The foster care-to-prison pipeline is real, especially for children of color. According to the 2013 Jim Casey Youth Opportunities Initiative, within two years of exiting from care a quarter of foster care alumni will become entangled in the penal system. I am not one to believe in coincidence. There are practices in place that directly funnel foster youth into the penal systems. The current child welfare system fails to provide quality of care for the youth it has sworn to protect. It is a shame that we mask these tragedies in a system proclaiming to exude and produce justice.
Punitive disciplinary actions that disproportionately affect minorities need to be abolished. Locking someone’s child, niece, aunt, mom, uncle or dad in a cage needs to be abolished. Nothing about these practices is rehabilitative. The harm they cause lasts long after a person is released. It radiates from the previously incarcerated and ripples through that person’s community. What does this say about these systems put in place to help people?
Advocates, policymakers, judges, lawyers, social workers and everyone in between must do their due diligence to work at a breakneck speed to correct the foster care-to-prison pipeline. It is problematic, intentional, dehumanizing and, frankly, crusty that such institutions are given free reign over our youth. I was traumatized before I entered the system and traumatized while in the system. The system shaped the way I navigated a world that showed me anything but love.
Though I was sucked into a funnel, I was able to make it out. I went to juvenile hall one time and never went back. No, it wasn’t because the treatment I received inside was so profound. It was because once I went behind those walls, it became evident to me that I was no one’s child: No one gave a damn about me, and anything could go down behind those walls and there would be no sense of accountability. At that moment, I realized I had to do whatever it took to release the system’s grip on me. Once you are behind bars, they have a hold on you and can control every aspect of your life, making it near to impossible to break free. I remember the system tried to tighten its grip when I was 12 years old, when I was nearly sent out of state to a youth camp until I turned 18. It had a death grip on me, and it was ready to squeeze any life I had left in me.

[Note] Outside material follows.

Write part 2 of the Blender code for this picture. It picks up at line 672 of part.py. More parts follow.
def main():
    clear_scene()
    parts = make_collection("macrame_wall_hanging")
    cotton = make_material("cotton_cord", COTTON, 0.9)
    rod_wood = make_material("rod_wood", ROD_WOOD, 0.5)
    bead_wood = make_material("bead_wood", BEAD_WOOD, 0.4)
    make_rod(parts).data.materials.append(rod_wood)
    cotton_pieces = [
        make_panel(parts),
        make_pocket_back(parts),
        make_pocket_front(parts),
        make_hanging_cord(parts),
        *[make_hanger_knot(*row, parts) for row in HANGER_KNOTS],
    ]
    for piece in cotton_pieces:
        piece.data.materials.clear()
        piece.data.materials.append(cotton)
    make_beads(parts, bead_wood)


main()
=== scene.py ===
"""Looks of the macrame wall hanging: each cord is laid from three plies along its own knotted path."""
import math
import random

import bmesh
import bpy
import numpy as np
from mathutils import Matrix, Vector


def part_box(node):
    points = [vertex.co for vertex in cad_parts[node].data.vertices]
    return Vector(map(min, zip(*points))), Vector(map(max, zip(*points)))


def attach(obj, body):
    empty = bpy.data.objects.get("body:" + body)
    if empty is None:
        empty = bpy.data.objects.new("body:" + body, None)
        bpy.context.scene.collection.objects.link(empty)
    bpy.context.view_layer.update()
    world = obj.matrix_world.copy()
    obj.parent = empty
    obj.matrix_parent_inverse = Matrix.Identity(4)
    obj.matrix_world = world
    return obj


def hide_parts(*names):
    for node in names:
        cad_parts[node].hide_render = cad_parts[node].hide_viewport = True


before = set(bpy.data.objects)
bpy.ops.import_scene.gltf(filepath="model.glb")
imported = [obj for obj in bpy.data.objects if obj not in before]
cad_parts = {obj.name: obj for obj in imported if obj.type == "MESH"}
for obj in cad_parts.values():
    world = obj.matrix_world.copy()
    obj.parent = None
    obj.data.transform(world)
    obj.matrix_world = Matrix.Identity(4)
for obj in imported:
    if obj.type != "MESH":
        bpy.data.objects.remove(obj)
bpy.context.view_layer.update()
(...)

I was one of the lucky ones — good with my words, personable and likable, with an amazing advocate on my side who saw my potential. I got a second chance and escaped one system, juvenile hall, for a lesser-evil one, foster care. But how many people are not so lucky? How many people succumbed to the criminal justice system’s death grip? We may never know, but we can begin to do the work to ensure that the youth of today and tomorrow do not end up at the mercy of the juvenile justice system.